State Ex Rel. Aguiar v. Chappell

344 So. 2d 925 | Fla. Dist. Ct. App. | 1977

344 So. 2d 925 (1977)

STATE of Florida ex rel. Felix AGUIAR, Jr., et al., Relators,
v.
The Honorable Bill G. CHAPPELL, Judge of the Circuit Court in and for the Sixteenth Judicial Circuit of the State of Florida, in and for the County of Monroe, Respondent.

No. 77-308.

District Court of Appeal of Florida, Third District.

April 11, 1977.

Alvin E. Entin, Miami, Manuel W. James, Key West, for relators.

Robert L. Shevin, Atty. Gen., and Ira N. Loewy, Asst. Atty. Gen., for respondent.

Before HENDRY, C.J., and NATHAN, J., and CHARLES CARROLL (Ret.), Associate Judge.

PER CURIAM.

This is a suggestion for writ of prohibition against the respondent. Relators had moved to disqualify the respondent judge, *926 alleging numerous claims of bias and prejudice and facts in support of their assertion that they could not receive a fair trial from the respondent.[1] The motion was denied by an order wherein the respondent ruled that the motion and supporting affidavits were legally insufficient.

The relators subsequently filed this suggestion, whereupon this court issued a rule nisi. Respondent filed a brief in opposition to the suggestion for writ of prohibition, wherein the primary argument concerned the sufficiency of the facts alleged to support the claim of the relators.

As noted above, the motion for disqualification contained broad allegations of personal prejudice and bias. Standing alone, we do not feel that such charges would support disqualification. While we are acutely aware of the oft cited need for "cold neutrality" on the part of a trial judge,[2] bare allegations of prejudice should not suffice to require a judge to recuse himself from exercising jurisdiction. However, further, more particular claims were recited by the relators and by four separate affiants in affidavits submitted in support of the motion for disqualification.

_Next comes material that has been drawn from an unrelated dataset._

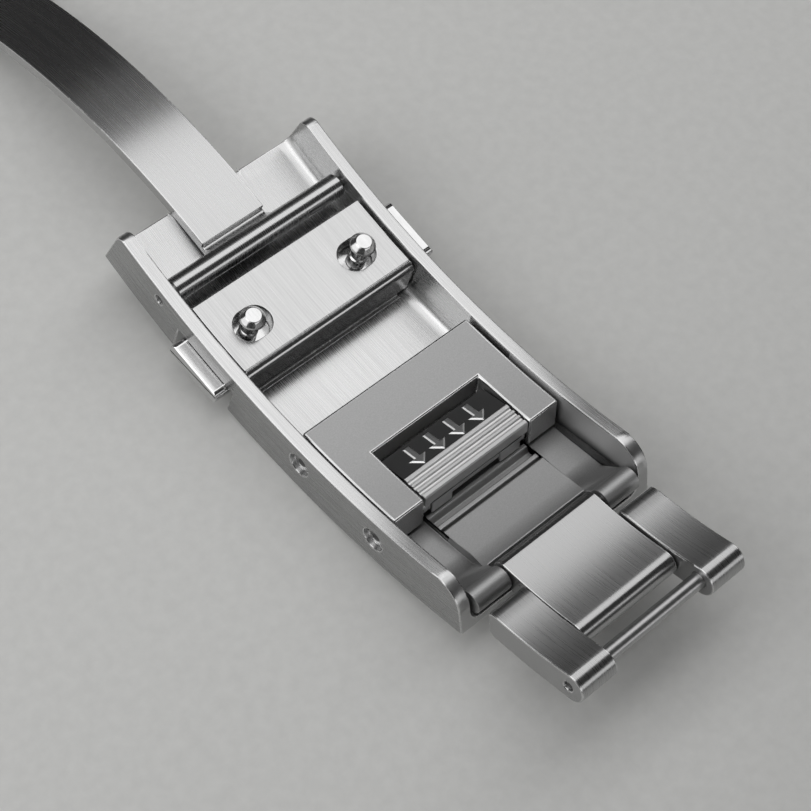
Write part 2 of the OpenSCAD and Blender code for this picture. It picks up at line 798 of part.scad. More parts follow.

Relators claimed that the respondent had advised police officers to add additional charges against them which were not on the original complaint affidavit. They further alleged that the respondent had already formed an opinion as to the guilt of the relators and that he had expressed his opinion relative thereto. This latter charge was also reflected in all four of the affidavits. While the respondent argues that such claims are legally insufficient to support disqualification absent specific factual recitations concerning the precise time and place of the alleged improprieties, we are not convinced that such particularity is a necessary prerequisite to disqualification.

We are not dealing here with a matter which requires us to determine whether the weight of the evidence supports a verdict rendered by an impartial jury. Rather, we are required to determine whether the relators have demonstrated a legally sufficient fear that they may not receive a fair trial. In such cases the impartiality of the trial judge must be beyond question, for justice presumes an impartial judge. Thus it has been said in a similar situation that such matters are not dependent upon the actual state of mind of the trial judge, but rather the feelings that reside in the minds of those who come before the bench. See Crosby v. State, 97 So. 2d 181 (Fla. 1957).

The affidavits submitted herein uniformly state that the respondent has already formed an opinion as to the guilt of the relators, and that he has expressed that opinion. We will not take it upon ourselves to determine the veracity of this claim, or the others alleged by both the relators and the affiants. See State v. Cannon, 166 So. 2d 625 (Fla.3d DCA 1964). Rather, we feel that this claim was sufficient to justify the respondent's disqualification. In view of the gravity of the other charges made, the relators have at least demonstrated an actual fear in their minds that they would not receive a fair trial. Such fears are the essence of a motion for disqualification.

We find that the relators' motion was legally sufficient to require the respondent to disqualify himself. Accordingly, it is ordered that the Rule Nisi in Prohibition heretofore issued is hereby made absolute and the Writ of Prohibition shall issue against the respondent. However, we assume that issuance of a formal writ will not be necessary.

It is so ordered.

HENDRY, C.J., dissents.

NOTES

[1] Although the parties to this proceeding have treated the original suggestion as a statutory disqualification pursuant to § 38.10, Fla. Stat. (1975), the respondent trial judge properly considered it as a motion for disqualification under Rule 3.230, Fla.R.Crim.P. Thus we find no need to discuss the contention that the affidavits were not filed "less than ten days before the beginning of the term of court," as is required under § 38.10.

[2] State ex rel. Davis v. Parks, 141 Fla. 516, 194 So. 613 (1939).